How long have you been working on this book?
It’s been about five years since I decided to write a book. I can’t believe it’s been that long, but I needed that time to do it because I am so busy with multiple projects. Plus, the amount of research I needed to do was extensive.
Why a big beautifully illustrated book as opposed to say a more academic work? (Not that we don’t love this idea!)
Creatives love beautiful objects. Whether that object is a pair of amazingly-designed shoes, a photograph or a piece of furniture. I am trying to reach creative professionals and aesthetes with this book because they are the ones inside the fashion industry who can make decisions pertaining to what materials are sourced. An academic book might have been appreciated and picked up by existing animal advocates, but it wouldn’t be as effective at reaching the fashion community itself.
Obviously then the images are super important for Fashion Animals: How did you find/curate the ones you’re using?
I scoured fashion archives like the special collections at FIT and Parsons. I looked through online catalogues and various university’s digital databases. Often there is no indication if an animal is present in an image or illustration – so it was a lot of looking at many, many images until I’d find one that depicted exactly what I was looking for. There’s a French fur catalog from the early 1900s from which I’d seen a digital scan, and I was determined to get my hands on an original copy. It took me two years, but I finally got a copy from a couple of antique art/book dealers in Paris!
Regarding the types of images I was after – it was very specific. I mostly wanted to find images in which a living animal would be present as well as fashion objects made from dead animals (and sometimes they’d be the same kind of animal). The French fur catalogue did just that – it depicted leopards snuggling up on models wearing leopard skins. There were baby lambs playing about the legs of a model draped in Astrakhan. These images reveal an ideology. They tell a contradictory story that is a major focus of my book wherein we lie to ourselves about “loving animals” while at the same time harming and killing animals en masse to make fashion.
Gucci recently made headlines by going fur-free in the future even though other designer’s renounced fur much earlier such as Calvin Klein back in ’94. Do you think that fur might be becoming less socially acceptable now as part of a sort of larger social awareness that is happening?
I am not sure if fur is going away anytime soon. Look at the popularity of Canada Goose, for example. I mean, I’m thrilled that some luxury designers are going fur-free finally, but there is still a major issue that is rarely confronted and doesn’t seem close to going away. That issue is fur’s designation as an exclusive symbol of power and access. It’s an object that, for hundreds of years, has represented royalty and wealth and power. It was enforced by sumptuary laws. Part of that power is ruthlessness and brutality – and so the anti-fur movements cornerstone of exposing cruelty doesn’t tend to work on everyone because it is up against a desire for power, and rewards of power tends to trump compassion. Power often requires an abstract idea of cruelty (or should I say that it is expected of those in power to be capable of mass cruelties). So until we really get down to the details of why fur is so sought after and we expose it as ordinary and tacky, I don’t think we’ll ever be rid of fur as the ultimate visual form of having achieved power.

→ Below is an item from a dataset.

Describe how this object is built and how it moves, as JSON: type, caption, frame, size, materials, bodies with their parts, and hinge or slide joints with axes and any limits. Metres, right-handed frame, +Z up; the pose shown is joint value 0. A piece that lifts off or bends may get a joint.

What was the most exciting part of creating this book?
I uncovered some truly shocking and fascinating stories that people will want to know about. Some of it is just too unbelievable, and I am not sure why no one had come across some of this information before. The book is going to cause some waves for sure.
Finally what are one to three books that have greatly influenced you and why?
In high school, Peter Singer’s Animal Liberation gave my feelings about what was happening to animals a sense of seriousness.
In college, Daniel Quinn’s Ishmael taught me that nothing that is, is inevitable; that culture and even civilization itself can be questioned, challenged, changed.
More recently, Lars Svendsen’s A Philiosopy of Evil taught me that cruelty isn’t an outside force. It is ordinary and it’s you and me.
We’ll finish up with this from Joshua:
Right now there are hundreds of millions of animals on fur farms, in industrial shearing operations and in line for slaughter so that the fashion industry can profit from their skins, hairs and feathers. Fashion Animals sheds light on an industry that is too often brushed off as something inconsequential. Far from being trivial, fashion has had enormous global impacts on animals and there is a riveting history of everything from extinctions to the use of animals as seductive symbols of power.